Kelsey Shoub and John Cluverius. “Interest Niches and Policy Bandwagons in Online Outside Lobbying” Paper presented at the American Political Science Association Annual Meeting Political Communication Pre-Conference. Philadelphia, PA, August 2016.
While participation and trust in government has decreased over time, the number of citizens contacting Members of Congress has increased over time. Additionally, the number of registered lobbyists have decreased overtime. Does this tension indicate that there is a closer link between the people and their representatives; or does it indicate that we are observing a shift in tactics by lobbyists from direct contact to grassroots lobbyists? To inform these questions, we ask: why do citizens choose to comment on bills and which bills do they comment on?
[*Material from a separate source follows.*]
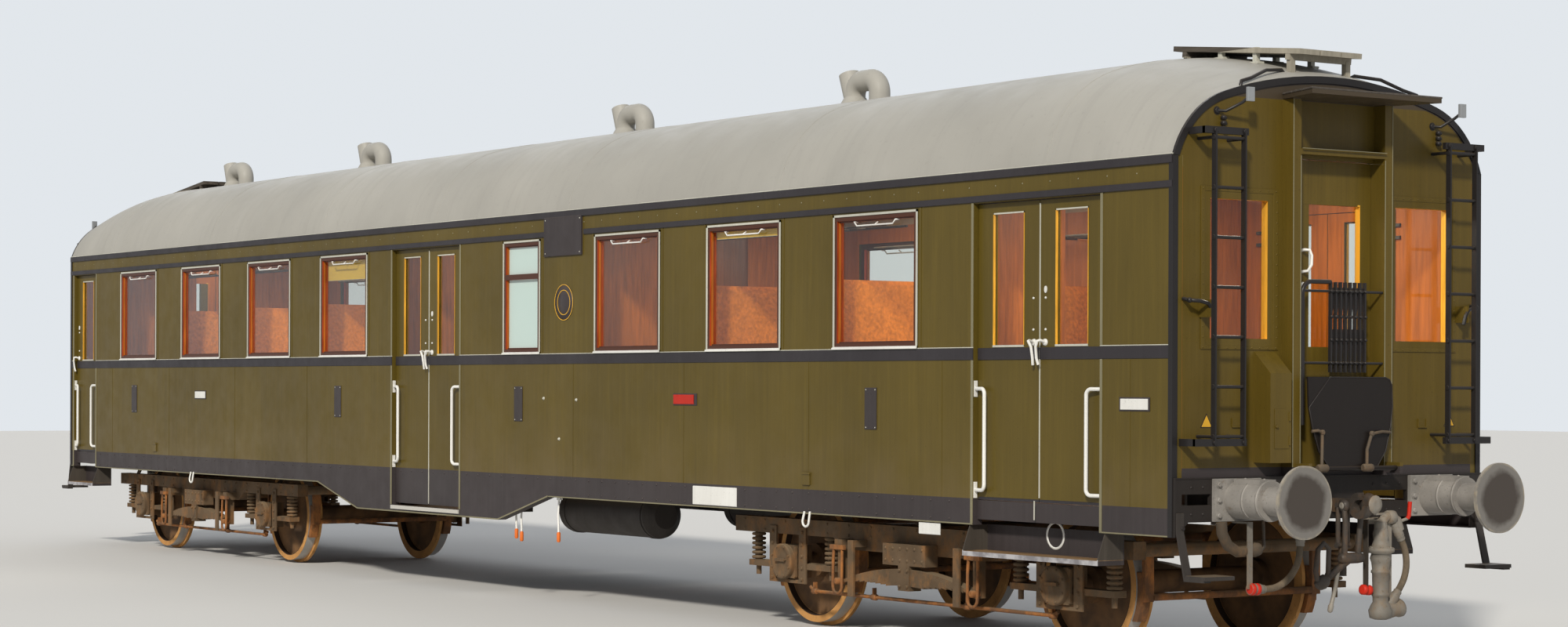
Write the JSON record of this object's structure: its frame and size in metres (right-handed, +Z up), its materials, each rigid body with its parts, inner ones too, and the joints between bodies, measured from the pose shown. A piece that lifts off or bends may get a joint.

We propose and demonstrate that citizens are not randomly voicing their opinions nor are they responding to increased coverage by the media. Rather, interest groups are activating members of the public who share their views and feeding them language. To test this theory, we use a unique data set of commenting patterns by constituents and interest groups to test this relationship. We find that those opposing bills seem to be better organized and are more likely to be activated by groups than those supporting legislation.